L’inflation américaine de décembre ressort en ligne avec les attentes à 6,5% sur douze mois. La décélération de l’inflation provient principalement du reflux des prix de l’énergie, à l’exception du gaz domestique et de l’électricité, en hausse, malgré la tendance baissière sur les marchés à terme. L’inflation sous-jacente diminue aussi à 5,7% contre 6% le mois précédent. Cela étant, les prix des services pointent toujours à la hausse. Hors énergie, l’inflation des services dépasse ainsi 7% sur un an. Le logement se renchérit aussi à hauteur de 0,8% au mois de décembre, avant une lente décélération attendue à partir du printemps. En bref, la normalisation des prix des biens se heurte encore à l’inertie de l’inflation dans les services. Parallèlement, la réouverture de la Chine risque de remettre en cause le retournement des prix des biens. Le réveil chinois provoque un allongement significatif des délais de livraison et un redressement rapide des prix des métaux industriels (cuivre, métaux ferreux). En outre, la demande de pétrole chinoise remonte en décembre à 48 millions de tonnes. La «désinflation immaculée», nouveau vocable à la mode accompagnant le tournant haussier des marchés financiers, s’avèrera peut-être «transitoire». L’amélioration des perspectives en Chine trouve un écho en Europe. La production industrielle en zone euro s’est stabilisée. En France, la production d’électricité nucléaire se redresse progressivement. Le PIB allemand a probablement stagné au quatrième trimestre, pour une croissance annuelle d’1,9% en 2022, bien loin des scénarios catastrophes évoqués l’an passé.

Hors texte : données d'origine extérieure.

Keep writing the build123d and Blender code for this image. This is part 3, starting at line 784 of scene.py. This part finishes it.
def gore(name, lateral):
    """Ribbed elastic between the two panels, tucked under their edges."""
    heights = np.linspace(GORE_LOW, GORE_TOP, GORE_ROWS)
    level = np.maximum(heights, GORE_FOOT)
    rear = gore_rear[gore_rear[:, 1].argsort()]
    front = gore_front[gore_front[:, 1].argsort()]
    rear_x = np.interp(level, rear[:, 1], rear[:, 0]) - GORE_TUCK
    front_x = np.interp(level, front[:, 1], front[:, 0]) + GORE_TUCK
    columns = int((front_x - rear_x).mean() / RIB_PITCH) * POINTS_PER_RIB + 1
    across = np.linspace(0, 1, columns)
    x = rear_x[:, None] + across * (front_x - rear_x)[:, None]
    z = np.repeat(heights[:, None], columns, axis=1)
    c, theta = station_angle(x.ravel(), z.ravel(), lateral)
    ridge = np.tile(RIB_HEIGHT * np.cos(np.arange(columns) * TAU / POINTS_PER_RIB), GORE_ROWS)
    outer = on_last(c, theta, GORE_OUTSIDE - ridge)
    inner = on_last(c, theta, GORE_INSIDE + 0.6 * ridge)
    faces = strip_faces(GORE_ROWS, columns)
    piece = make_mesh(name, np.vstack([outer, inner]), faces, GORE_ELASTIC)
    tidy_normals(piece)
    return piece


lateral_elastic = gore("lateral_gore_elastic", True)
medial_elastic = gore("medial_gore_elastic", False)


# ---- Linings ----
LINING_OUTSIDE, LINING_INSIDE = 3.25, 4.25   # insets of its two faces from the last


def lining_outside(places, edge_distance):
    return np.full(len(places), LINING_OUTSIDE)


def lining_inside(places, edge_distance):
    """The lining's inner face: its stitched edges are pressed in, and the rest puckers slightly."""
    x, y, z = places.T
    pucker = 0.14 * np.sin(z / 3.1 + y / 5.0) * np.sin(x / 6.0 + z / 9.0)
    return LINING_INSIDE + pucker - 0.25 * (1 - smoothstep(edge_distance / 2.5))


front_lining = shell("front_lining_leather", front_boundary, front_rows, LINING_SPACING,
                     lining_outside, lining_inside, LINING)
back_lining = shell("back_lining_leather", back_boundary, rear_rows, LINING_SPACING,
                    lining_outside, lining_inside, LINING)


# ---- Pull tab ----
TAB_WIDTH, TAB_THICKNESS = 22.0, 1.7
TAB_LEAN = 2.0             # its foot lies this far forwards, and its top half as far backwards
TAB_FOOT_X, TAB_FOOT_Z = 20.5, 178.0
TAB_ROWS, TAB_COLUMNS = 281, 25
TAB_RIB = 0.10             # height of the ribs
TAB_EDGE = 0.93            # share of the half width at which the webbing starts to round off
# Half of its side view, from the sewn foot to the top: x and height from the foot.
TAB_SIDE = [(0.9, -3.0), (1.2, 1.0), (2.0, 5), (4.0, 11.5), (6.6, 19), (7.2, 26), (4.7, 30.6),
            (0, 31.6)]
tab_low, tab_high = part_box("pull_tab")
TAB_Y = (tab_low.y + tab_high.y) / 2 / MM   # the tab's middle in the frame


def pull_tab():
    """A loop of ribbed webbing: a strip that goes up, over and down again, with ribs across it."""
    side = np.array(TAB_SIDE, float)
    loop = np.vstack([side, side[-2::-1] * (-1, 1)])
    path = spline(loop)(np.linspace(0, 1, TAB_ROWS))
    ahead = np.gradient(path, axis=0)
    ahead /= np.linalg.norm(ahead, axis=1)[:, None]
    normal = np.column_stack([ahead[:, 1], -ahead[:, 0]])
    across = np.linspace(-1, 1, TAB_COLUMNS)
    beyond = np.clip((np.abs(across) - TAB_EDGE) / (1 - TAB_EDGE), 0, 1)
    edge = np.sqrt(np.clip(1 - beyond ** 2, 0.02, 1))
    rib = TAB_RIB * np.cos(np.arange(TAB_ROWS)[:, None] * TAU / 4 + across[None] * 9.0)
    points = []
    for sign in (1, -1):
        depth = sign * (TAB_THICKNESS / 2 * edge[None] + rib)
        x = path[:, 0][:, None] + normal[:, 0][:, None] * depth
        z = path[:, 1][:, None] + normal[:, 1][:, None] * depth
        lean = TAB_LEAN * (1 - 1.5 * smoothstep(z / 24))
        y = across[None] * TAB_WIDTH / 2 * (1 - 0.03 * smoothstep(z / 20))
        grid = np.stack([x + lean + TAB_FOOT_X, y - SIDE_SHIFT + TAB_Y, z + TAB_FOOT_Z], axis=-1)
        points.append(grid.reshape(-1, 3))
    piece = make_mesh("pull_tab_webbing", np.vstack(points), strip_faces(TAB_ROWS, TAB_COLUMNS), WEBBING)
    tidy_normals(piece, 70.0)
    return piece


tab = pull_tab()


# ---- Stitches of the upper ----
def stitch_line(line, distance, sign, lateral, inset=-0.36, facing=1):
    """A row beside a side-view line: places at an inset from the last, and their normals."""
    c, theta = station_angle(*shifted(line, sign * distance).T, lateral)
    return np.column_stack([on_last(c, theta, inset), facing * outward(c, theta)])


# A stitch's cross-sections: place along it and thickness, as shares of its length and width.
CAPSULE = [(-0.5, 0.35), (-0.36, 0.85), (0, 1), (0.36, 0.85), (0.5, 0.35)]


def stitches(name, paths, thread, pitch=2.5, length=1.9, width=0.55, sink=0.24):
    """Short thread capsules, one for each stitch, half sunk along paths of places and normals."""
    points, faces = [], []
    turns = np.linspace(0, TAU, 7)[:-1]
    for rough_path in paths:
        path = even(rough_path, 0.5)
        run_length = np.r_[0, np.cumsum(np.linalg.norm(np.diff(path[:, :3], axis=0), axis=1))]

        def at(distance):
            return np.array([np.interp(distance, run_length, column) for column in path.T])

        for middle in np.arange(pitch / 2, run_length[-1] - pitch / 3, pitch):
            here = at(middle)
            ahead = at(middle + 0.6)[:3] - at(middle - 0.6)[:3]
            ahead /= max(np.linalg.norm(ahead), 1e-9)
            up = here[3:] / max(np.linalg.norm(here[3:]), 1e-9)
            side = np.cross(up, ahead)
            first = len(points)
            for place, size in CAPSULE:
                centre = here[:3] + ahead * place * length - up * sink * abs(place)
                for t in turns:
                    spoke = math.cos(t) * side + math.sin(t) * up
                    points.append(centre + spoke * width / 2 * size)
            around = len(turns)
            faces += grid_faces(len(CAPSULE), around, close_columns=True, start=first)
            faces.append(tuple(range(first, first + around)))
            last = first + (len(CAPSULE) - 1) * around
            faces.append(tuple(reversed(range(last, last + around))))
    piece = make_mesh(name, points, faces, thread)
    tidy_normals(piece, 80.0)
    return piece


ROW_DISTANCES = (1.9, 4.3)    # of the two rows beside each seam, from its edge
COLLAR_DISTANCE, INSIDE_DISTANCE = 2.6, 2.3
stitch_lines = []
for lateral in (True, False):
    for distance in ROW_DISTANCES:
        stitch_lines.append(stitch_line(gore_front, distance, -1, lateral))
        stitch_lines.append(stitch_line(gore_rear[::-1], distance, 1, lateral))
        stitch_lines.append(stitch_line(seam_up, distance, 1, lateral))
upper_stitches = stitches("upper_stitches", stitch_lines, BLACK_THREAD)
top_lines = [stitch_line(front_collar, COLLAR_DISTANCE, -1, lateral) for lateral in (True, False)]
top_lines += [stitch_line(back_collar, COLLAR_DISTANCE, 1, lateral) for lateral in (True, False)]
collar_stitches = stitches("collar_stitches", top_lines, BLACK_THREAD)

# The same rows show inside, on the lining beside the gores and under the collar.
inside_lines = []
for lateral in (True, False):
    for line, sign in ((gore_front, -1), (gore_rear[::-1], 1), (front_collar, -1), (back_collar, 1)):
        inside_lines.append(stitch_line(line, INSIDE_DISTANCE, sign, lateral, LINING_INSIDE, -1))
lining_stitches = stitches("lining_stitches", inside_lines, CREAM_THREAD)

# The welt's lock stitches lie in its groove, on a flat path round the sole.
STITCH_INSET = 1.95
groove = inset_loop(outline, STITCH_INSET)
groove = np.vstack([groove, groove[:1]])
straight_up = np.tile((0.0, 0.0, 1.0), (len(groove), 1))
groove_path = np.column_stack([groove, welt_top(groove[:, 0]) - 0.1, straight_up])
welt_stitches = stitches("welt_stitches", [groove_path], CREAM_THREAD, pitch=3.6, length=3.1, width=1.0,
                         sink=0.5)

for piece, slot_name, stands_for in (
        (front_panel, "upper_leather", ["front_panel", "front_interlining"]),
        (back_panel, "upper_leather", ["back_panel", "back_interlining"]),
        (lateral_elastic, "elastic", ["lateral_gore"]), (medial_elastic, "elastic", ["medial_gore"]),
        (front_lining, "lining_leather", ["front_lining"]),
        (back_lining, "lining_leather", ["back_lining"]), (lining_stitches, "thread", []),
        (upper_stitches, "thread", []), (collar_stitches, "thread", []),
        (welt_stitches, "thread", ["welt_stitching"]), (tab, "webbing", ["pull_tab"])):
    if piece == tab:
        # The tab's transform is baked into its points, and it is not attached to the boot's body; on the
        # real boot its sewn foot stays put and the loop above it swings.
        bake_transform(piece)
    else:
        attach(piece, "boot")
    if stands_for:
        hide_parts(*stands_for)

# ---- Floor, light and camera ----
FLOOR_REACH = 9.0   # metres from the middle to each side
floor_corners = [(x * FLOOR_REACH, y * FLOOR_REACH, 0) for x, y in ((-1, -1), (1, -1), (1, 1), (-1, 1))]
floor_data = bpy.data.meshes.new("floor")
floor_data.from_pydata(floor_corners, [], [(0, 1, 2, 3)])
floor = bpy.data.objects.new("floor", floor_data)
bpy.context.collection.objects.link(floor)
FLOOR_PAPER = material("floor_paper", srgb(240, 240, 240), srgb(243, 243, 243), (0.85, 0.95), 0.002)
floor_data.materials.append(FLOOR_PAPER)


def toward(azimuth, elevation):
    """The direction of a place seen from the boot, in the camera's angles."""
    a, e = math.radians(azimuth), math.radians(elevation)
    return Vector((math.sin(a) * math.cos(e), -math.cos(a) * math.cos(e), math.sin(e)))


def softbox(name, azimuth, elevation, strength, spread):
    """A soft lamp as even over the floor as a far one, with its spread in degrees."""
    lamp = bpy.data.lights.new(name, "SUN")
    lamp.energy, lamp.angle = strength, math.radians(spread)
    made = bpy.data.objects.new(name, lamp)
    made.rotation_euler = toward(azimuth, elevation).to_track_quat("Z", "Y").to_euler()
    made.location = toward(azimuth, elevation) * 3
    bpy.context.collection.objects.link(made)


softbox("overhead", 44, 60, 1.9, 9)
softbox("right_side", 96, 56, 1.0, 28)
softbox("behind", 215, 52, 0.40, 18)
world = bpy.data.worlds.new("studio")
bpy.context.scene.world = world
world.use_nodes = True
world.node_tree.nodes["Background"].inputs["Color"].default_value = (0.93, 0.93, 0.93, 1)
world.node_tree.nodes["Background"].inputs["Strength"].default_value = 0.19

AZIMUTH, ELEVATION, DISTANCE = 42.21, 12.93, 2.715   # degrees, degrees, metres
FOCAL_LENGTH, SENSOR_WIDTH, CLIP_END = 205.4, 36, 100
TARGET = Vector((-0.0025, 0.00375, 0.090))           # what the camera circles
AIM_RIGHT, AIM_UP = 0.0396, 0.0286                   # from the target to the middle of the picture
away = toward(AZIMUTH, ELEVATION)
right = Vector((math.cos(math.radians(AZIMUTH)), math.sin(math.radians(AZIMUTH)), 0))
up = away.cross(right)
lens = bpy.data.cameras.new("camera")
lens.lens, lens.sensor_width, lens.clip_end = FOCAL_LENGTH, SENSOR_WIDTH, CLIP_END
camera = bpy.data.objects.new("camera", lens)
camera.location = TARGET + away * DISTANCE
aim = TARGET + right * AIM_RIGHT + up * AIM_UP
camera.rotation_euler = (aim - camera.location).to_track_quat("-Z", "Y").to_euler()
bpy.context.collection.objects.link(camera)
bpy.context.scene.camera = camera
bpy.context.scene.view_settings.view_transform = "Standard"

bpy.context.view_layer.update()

La réforme des retraites est un élément positif pour les finances publiques, mais la trajectoire budgétaire reste problématique à terme.

L’environnement monétaire témoigne de la difficulté des Banques centrales à ancrer leur politique restrictive. Les banquiers centraux se succèdent pour rappeler leur engagement à poursuivre le resserrement, mais un consensus se forme au sein du FOMC pour des hausses plus mesurées de 25pb désormais. Le 2 ans retombe à 4,15%, au plus bas depuis octobre. La courbe des taux reste inversée avec un spread 2-10 ans à -68pb. La mémoire des rendements à 10 ans à 2% en moyenne entre 2012 et 2021 entretient la demande de Treasuries. Cela étant, le portage d’une position acheteuse, soit le coût d’opportunité des obligations, est défavorable. Une remontée brutale des rendements à long terme constitue un risque, si la croissance se prolonge. En zone euro, la baisse de l’inflation énergétique réduit considérablement les risques liés à l’activité. Cependant, l’augmentation de l’inflation sous-jacente milite encore pour un durcissement monétaire de la BCE. Les anticipations de marché indiquent un taux de dépôt à 3,25% au printemps. Le Bund (2,15%) s’échange quasiment au niveau du dépôt. Les nombreuses syndications de janvier attirent une très forte demande des investisseurs institutionnels. Le total hebdomadaire d’émissions ressort à 100 milliards d’euros. Les obligations assimilables du trésor français se traitent sous les 50pb contre Bund. La réforme des retraites est un élément positif pour les finances publiques, mais la trajectoire budgétaire reste problématique à terme. La dette italienne est aussi recherchée. La couverture des positions spéculatives vendeuses de BTP se poursuit portant le spread vers 180pb, soit les points bas de début décembre.

Le marché du crédit connaît une embellie qui fait écho à la fois à la baisse des rendements souverains et à la hausse des actions. Le primaire fourni freine quelque peu le rétrécissement des spreads IG (-3pb depuis le 31 décembre). En l’absence de primaire, le high yield se resserre davantage, de 30pb en Europe à 50pb aux États- Unis, depuis le début de l’année. Les niveaux de rendements inconnus depuis 10 ans permettent de tourner la page de 2022. Le crédit euro offre en effet des rendements de 4%, supérieurs aux dividendes des actions et bien supérieurs aux 0,5% de janvier 2022.

Sur les marchés d’actions, le rebond des valeurs à fort bêta se poursuit. La surperformance du S&P équipondéré par rapport à l’indice pondéré par les capitalisations témoigne de l’ampleur de la vague de revalorisation. La baisse de l’euro permet au marché américain de combler son retard de performance face à l’Europe. Les premières publications bancaires sont néanmoins mitigées. Le sentiment envers les actions européennes s’est néanmoins amélioré. Les foncières et la consommation surperforment dans le sillage de la technologie.